# STATED TASK
Quote the lines from the line holding "obj.matrix_world = world" to the very end of the listing, exactly, and no others.
· · · · · · ·
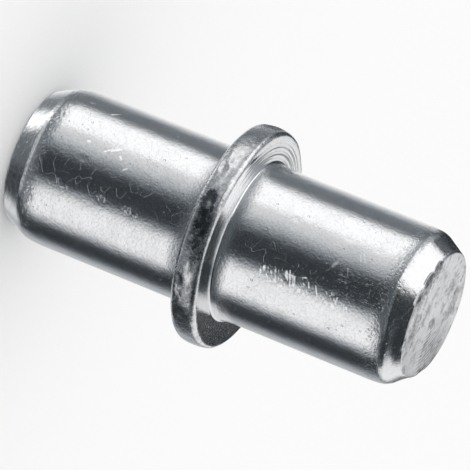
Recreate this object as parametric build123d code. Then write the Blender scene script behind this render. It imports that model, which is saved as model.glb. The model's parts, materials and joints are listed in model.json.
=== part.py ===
from build123d import *
import os

# A steel shelf support pin: two plain shanks on one axis, with a thin collar between them.
# It stands on the flat end of its lower shank: the axis is Z, and z = 0 is that end.

# Driving dimensions, in millimetres

# The shank fits a 5 mm shelf hole
shank_diameter = 5.0

# Each shank runs from its end to the nearer face of the collar
lower_shank_length = 6.51
upper_shank_length = 6.35

# The collar stands out past the shank by its overhang, measured at the crown of its rim
collar_overhang = 1.06
collar_thickness = 0.88
rim_crown = 0.06
rim_rounding = 0.16

# The two ends were chamfered apart, so their chamfers differ a little
lower_chamfer_length = 0.7
lower_chamfer_depth = 0.34
upper_chamfer_length = 0.65
upper_chamfer_depth = 0.39
shoulder_rounding = 0.4
end_rounding = 0.07

# Each shank swells a little on its way into the collar
lower_foot_length = 0.66
upper_foot_length = 0.5
foot_rise = 0.07
root_rounding = 0.08

# Turning marks ring the collar's upper face, out to a smooth land inside its rim
ring_pitch = 0.12
ring_width = 0.07
ring_depth = 0.02
ring_root_gap = 0.12
smooth_land = 0.14

# What follows from them
shank_radius = shank_diameter / 2
foot_radius = shank_radius + foot_rise
rim_radius = shank_radius + collar_overhang
rim_edge_radius = rim_radius - rim_crown
collar_bottom = lower_shank_length
collar_top = collar_bottom + collar_thickness
pin_length = collar_top + upper_shank_length

# Corners of the lengthwise section, as distance from the axis and height
bottom_centre = (0, 0)
bottom_edge = (shank_radius - lower_chamfer_depth, 0)
lower_shoulder = (shank_radius, lower_chamfer_length)
lower_foot_start = (shank_radius, collar_bottom - lower_foot_length)
lower_root = (foot_radius, collar_bottom)
lower_rim = (rim_edge_radius, collar_bottom)
crown = (rim_radius, collar_bottom + collar_thickness / 2)
upper_rim = (rim_edge_radius, collar_top)
upper_root = (foot_radius, collar_top)
upper_foot_start = (shank_radius, collar_top + upper_foot_length)
upper_shoulder = (shank_radius, pin_length - upper_chamfer_length)
top_edge = (shank_radius - upper_chamfer_depth, pin_length)
top_centre = (0, pin_length)


# Half of the lengthwise section, with sharp corners
def sharp_section():
    with BuildSketch(Plane.XZ) as section:
        with BuildLine():
            Polyline(bottom_centre, bottom_edge, lower_shoulder, lower_foot_start)
            TangentArc(lower_foot_start, lower_root, tangent=(0, 1))
            Line(lower_root, lower_rim)
            ThreePointArc(lower_rim, crown, upper_rim)
            Line(upper_rim, upper_root)
            TangentArc(upper_foot_start, upper_root, tangent=(0, -1))
            Polyline(upper_foot_start, upper_shoulder, top_edge, top_centre, bottom_centre)
        make_face()
    return section


# Rounds the corners of the section that lie at the given points
def round_corners(section, points, radius):
    corners = [section.vertices().sort_by_distance(point)[0] for point in points]
    with section:
        fillet(corners, radius)


# The whole pin, turned from its section
def turned_body():
    section = sharp_section()
    round_corners(section, [bottom_edge, top_edge], end_rounding)
    round_corners(section, [lower_shoulder, upper_shoulder], shoulder_rounding)
    round_corners(section, [lower_root, upper_root], root_rounding)
    round_corners(section, [lower_rim, upper_rim], rim_rounding)
    return revolve(section.sketch, Axis.Z)


# Cutter for the turning marks: V grooves from the root of the upper shank out to the smooth land
def turning_marks():
    first_radius = foot_radius + ring_root_gap
    last_radius = rim_edge_radius - rim_rounding - smooth_land
    ring_count = int((last_radius - first_radius) / ring_pitch) + 1
    groove_places = [(first_radius + ring_pitch * index, collar_top) for index in range(ring_count)]
    with BuildSketch(Plane.XZ) as grooves:
        with Locations(groove_places):
            Polygon((0, -ring_depth), (ring_width, ring_depth), (-ring_width, ring_depth), align=None)
    return revolve(grooves.sketch, Axis.Z)


shelf_pin = turned_body() - turning_marks()

os.makedirs("parts", exist_ok=True)
export_step(shelf_pin, "parts/shelf_pin.step")
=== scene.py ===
import json
import math

import bmesh
import bpy
from mathutils import Matrix, Vector, noise


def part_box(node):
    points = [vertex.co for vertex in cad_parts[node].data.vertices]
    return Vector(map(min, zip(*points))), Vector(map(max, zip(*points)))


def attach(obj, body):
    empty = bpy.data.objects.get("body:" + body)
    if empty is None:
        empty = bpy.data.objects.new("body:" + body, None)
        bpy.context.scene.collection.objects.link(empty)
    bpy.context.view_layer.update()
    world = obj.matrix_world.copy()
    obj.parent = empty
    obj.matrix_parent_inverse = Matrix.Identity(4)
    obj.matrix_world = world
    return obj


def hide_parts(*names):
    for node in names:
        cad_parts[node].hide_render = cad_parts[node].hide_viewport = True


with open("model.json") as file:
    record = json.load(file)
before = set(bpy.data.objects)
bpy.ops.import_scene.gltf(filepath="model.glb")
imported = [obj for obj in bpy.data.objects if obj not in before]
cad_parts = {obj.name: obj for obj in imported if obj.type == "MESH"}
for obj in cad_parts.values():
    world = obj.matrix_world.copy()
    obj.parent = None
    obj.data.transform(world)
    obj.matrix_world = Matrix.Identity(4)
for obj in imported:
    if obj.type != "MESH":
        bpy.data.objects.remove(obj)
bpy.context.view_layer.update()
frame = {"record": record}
mm = 0.001                                    # the frame is in metres, the pin's own sizes are in millimetres

mounts = {m["name"]: m for m in frame["record"]["mounts"]}
pinLow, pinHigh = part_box("shelf_pin")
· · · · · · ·
# RESULT BELOW
    obj.matrix_world = world
    return obj


def hide_parts(*names):
    for node in names:
        cad_parts[node].hide_render = cad_parts[node].hide_viewport = True


with open("model.json") as file:
    record = json.load(file)
before = set(bpy.data.objects)
bpy.ops.import_scene.gltf(filepath="model.glb")
imported = [obj for obj in bpy.data.objects if obj not in before]
cad_parts = {obj.name: obj for obj in imported if obj.type == "MESH"}
for obj in cad_parts.values():
    world = obj.matrix_world.copy()
    obj.parent = None
    obj.data.transform(world)
    obj.matrix_world = Matrix.Identity(4)
for obj in imported:
    if obj.type != "MESH":
        bpy.data.objects.remove(obj)
bpy.context.view_layer.update()
frame = {"record": record}
mm = 0.001                                    # the frame is in metres, the pin's own sizes are in millimetres

mounts = {m["name"]: m for m in frame["record"]["mounts"]}
pinLow, pinHigh = part_box("shelf_pin")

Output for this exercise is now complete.